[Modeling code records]
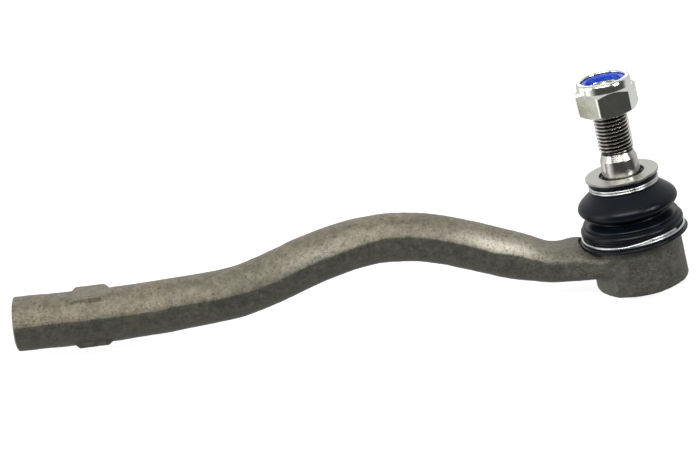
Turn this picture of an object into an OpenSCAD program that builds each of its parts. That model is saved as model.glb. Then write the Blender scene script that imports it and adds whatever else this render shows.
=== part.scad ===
// Tie rod end: forged gooseneck arm with a threaded rod socket at one end
// and a sealed ball joint at the other. +X runs along the rod socket's axis
// from its mouth towards the ball, +Z up in the plane of the arm and the
// stud, which leans 4 degrees from it. All sizes in millimetres.

/* [Arm] */
// Distance from the socket's mouth to the ball's centre
arm_reach = 254.4; // [250:0.2:258]
// Thickness of the arm, as a factor of its forged size
arm_scale = 1; // [0.95:0.01:1.05]
// Height of the gooseneck's crest, as a factor of its forged height
bend_scale = 1; // [0.8:0.01:1.1]
// Height of the flat side bands left by the forging die, as a factor
band_scale = 1; // [0.7:0.05:1.3]

/* [Rod socket] */
// Minor radius of the internal M16 x 1.5 thread
socket_r = 7.19; // [7.1:0.01:7.3]
// Depth of the threaded part of the socket
socket_depth = 45; // [40:1:50]
// Size across the two wrench flats
flats_across = 22; // [21.5:0.1:22]
// Length of the wrench flats
flats_length = 12.4; // [11:0.2:14]
// Width of the wrench flats
flats_width = 14.6; // [14:0.1:16]
// Distance of the wrench flats' middle from the socket's mouth
flats_at = 31.3; // [30:0.1:34]

/* [Housing] */
// Outside radius of the ball housing
housing_r = 18.6; // [18.2:0.1:19.5]
// Height of the housing's lower face below the ball's centre
housing_low = 14.3; // [14:0.1:15.5]
// Height of the housing's upper flange above the ball's centre
housing_top = 10.4; // [10:0.1:11]

/* [Ball stud] */
// Lean of the housing and stud towards the socket, in degrees
stud_lean = 4.8; // [3:0.05:7]
// Radius of the ball
ball_r = 11; // [10.9:0.05:11]
// Radius of the stud's neck
neck_r = 6; // [5.5:0.1:6.2]
// Radius of the taper where the steel ring sits
taper_r = 7.75; // [7.6:0.05:7.9]
// Height of the taper's upper end
taper_top = 39.1; // [38.5:0.1:39.5]
// Major radius of the M14 x 1.5 thread
thread_r = 7; // [6.9:0.01:7]
// Height of the stud's end
stud_end = 66.3; // [65.5:0.1:66.9]

/* [Lock nut] */
// Size across the nut's flats
nut_af = 22; // [21.5:0.1:22]
// Height of the nut's lower face
nut_low = 58.8; // [58:0.1:60]
// Overall height of the nut
nut_height = 13.7; // [13.5:0.1:14]

/* [Hidden] */
$fn = 64;

steel_dark = [0.33, 0.31, 0.28];
steel_bright = [0.72, 0.71, 0.69];
zinc = [0.82, 0.84, 0.82];
rubber = [0.06, 0.07, 0.09];

// Heights shared by the housing and what it holds
plate_low = -13.2;
plate_top = -11.15;
bore_r = 13.55;
seat_top = 7.5;
shoulder_z = 5.35;

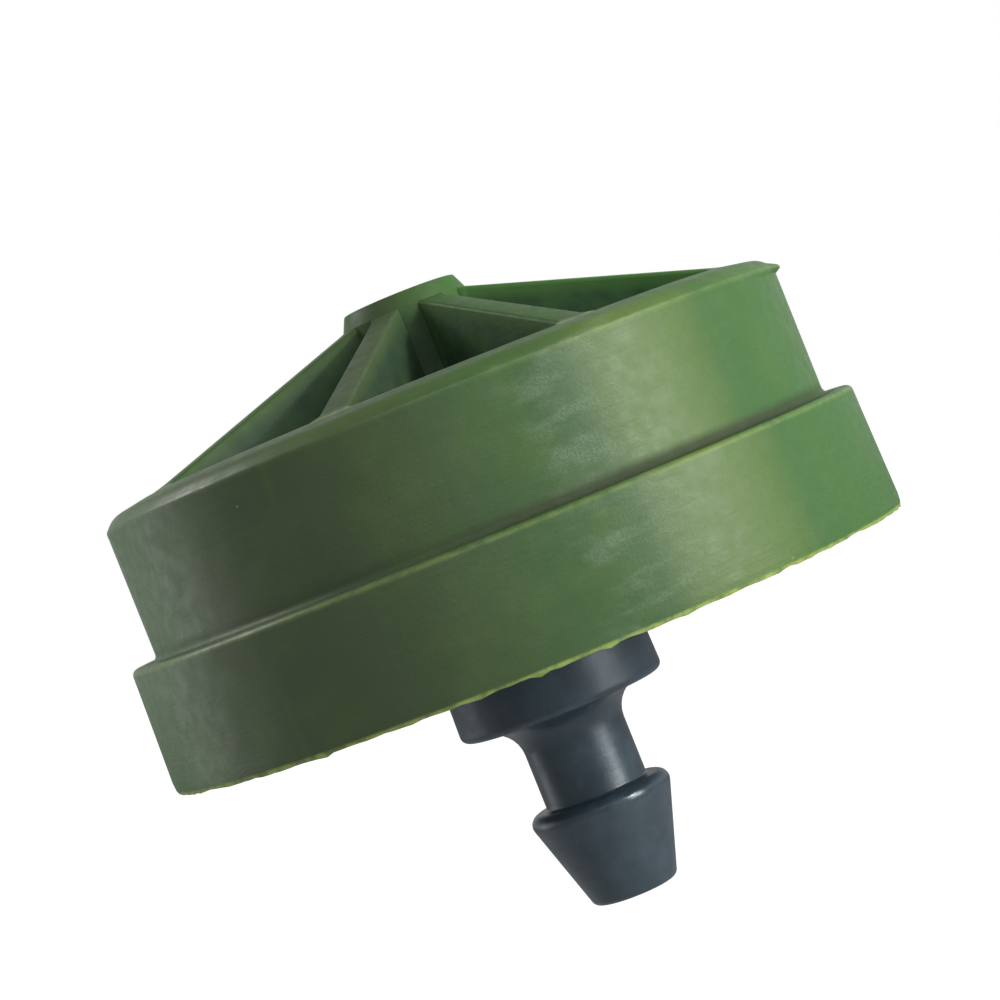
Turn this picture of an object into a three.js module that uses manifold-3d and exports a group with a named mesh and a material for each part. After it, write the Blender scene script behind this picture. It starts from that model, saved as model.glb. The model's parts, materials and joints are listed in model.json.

EXERCISE GOAL: Copy the material above, line for line.

WRITTEN REPLY:
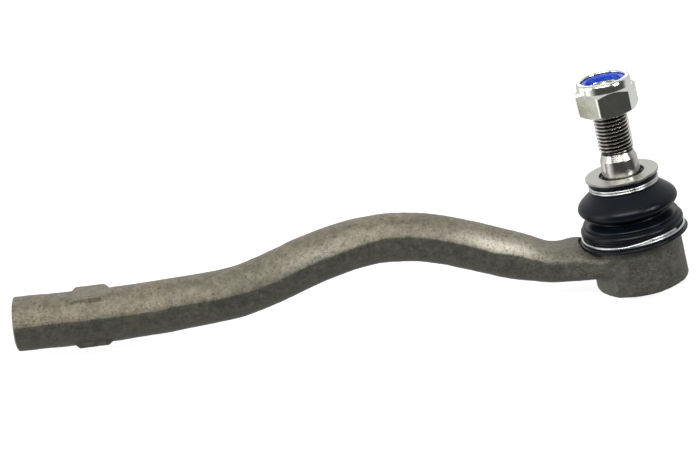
Turn this picture of an object into an OpenSCAD program that builds each of its parts. That model is saved as model.glb. Then write the Blender scene script that imports it and adds whatever else this render shows.
=== part.scad ===
// Tie rod end: forged gooseneck arm with a threaded rod socket at one end
// and a sealed ball joint at the other. +X runs along the rod socket's axis
// from its mouth towards the ball, +Z up in the plane of the arm and the
// stud, which leans 4 degrees from it. All sizes in millimetres.

/* [Arm] */
// Distance from the socket's mouth to the ball's centre
arm_reach = 254.4; // [250:0.2:258]
// Thickness of the arm, as a factor of its forged size
arm_scale = 1; // [0.95:0.01:1.05]
// Height of the gooseneck's crest, as a factor of its forged height
bend_scale = 1; // [0.8:0.01:1.1]
// Height of the flat side bands left by the forging die, as a factor
band_scale = 1; // [0.7:0.05:1.3]

/* [Rod socket] */
// Minor radius of the internal M16 x 1.5 thread
socket_r = 7.19; // [7.1:0.01:7.3]
// Depth of the threaded part of the socket
socket_depth = 45; // [40:1:50]
// Size across the two wrench flats
flats_across = 22; // [21.5:0.1:22]
// Length of the wrench flats
flats_length = 12.4; // [11:0.2:14]
// Width of the wrench flats
flats_width = 14.6; // [14:0.1:16]
// Distance of the wrench flats' middle from the socket's mouth
flats_at = 31.3; // [30:0.1:34]

/* [Housing] */
// Outside radius of the ball housing
housing_r = 18.6; // [18.2:0.1:19.5]
// Height of the housing's lower face below the ball's centre
housing_low = 14.3; // [14:0.1:15.5]
// Height of the housing's upper flange above the ball's centre
housing_top = 10.4; // [10:0.1:11]

/* [Ball stud] */
// Lean of the housing and stud towards the socket, in degrees
stud_lean = 4.8; // [3:0.05:7]
// Radius of the ball
ball_r = 11; // [10.9:0.05:11]
// Radius of the stud's neck
neck_r = 6; // [5.5:0.1:6.2]
// Radius of the taper where the steel ring sits
taper_r = 7.75; // [7.6:0.05:7.9]
// Height of the taper's upper end
taper_top = 39.1; // [38.5:0.1:39.5]
// Major radius of the M14 x 1.5 thread
thread_r = 7; // [6.9:0.01:7]
// Height of the stud's end
stud_end = 66.3; // [65.5:0.1:66.9]

/* [Lock nut] */
// Size across the nut's flats
nut_af = 22; // [21.5:0.1:22]
// Height of the nut's lower face
nut_low = 58.8; // [58:0.1:60]
// Overall height of the nut
nut_height = 13.7; // [13.5:0.1:14]

/* [Hidden] */
$fn = 64;

steel_dark = [0.33, 0.31, 0.28];
steel_bright = [0.72, 0.71, 0.69];
zinc = [0.82, 0.84, 0.82];
rubber = [0.06, 0.07, 0.09];

// Heights shared by the housing and what it holds
plate_low = -13.2;
plate_top = -11.15;
bore_r = 13.55;
seat_top = 7.5;
shoulder_z = 5.35;

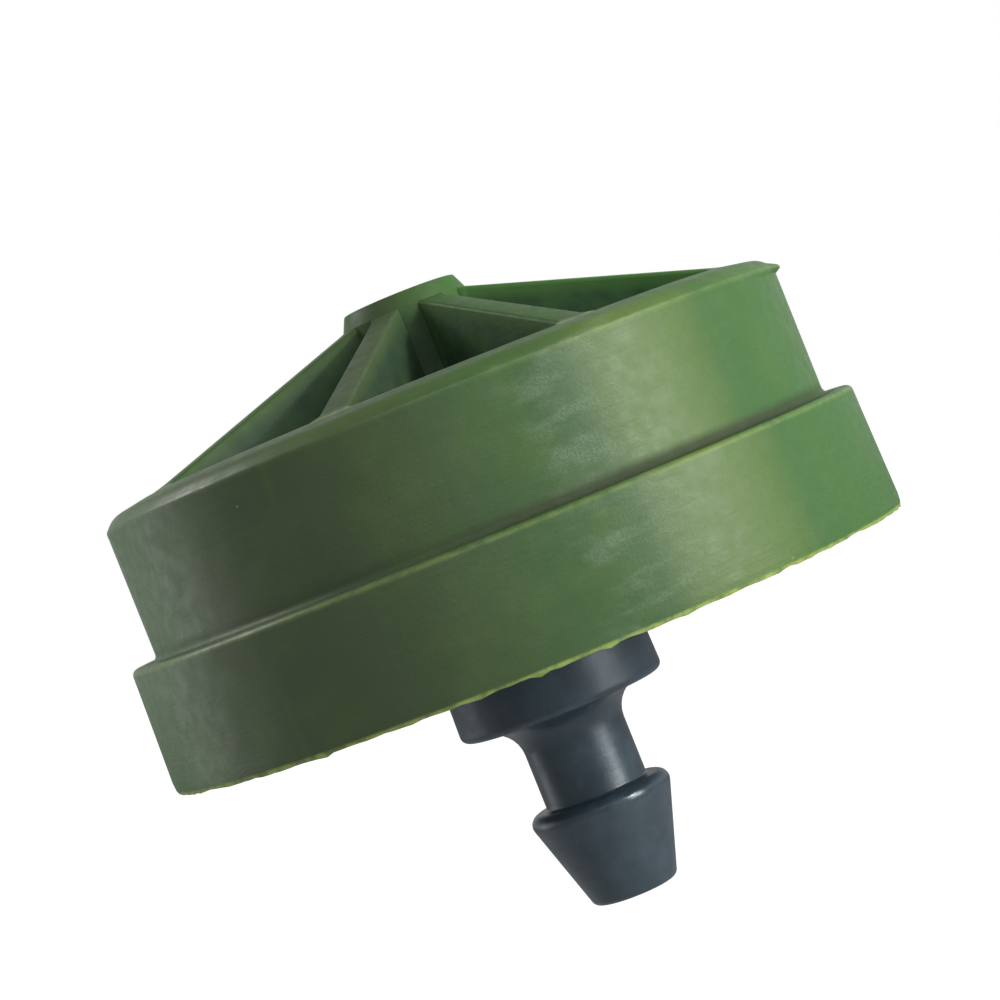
Turn this picture of an object into a three.js module that uses manifold-3d and exports a group with a named mesh and a material for each part. After it, write the Blender scene script behind this picture. It starts from that model, saved as model.glb. The model's parts, materials and joints are listed in model.json.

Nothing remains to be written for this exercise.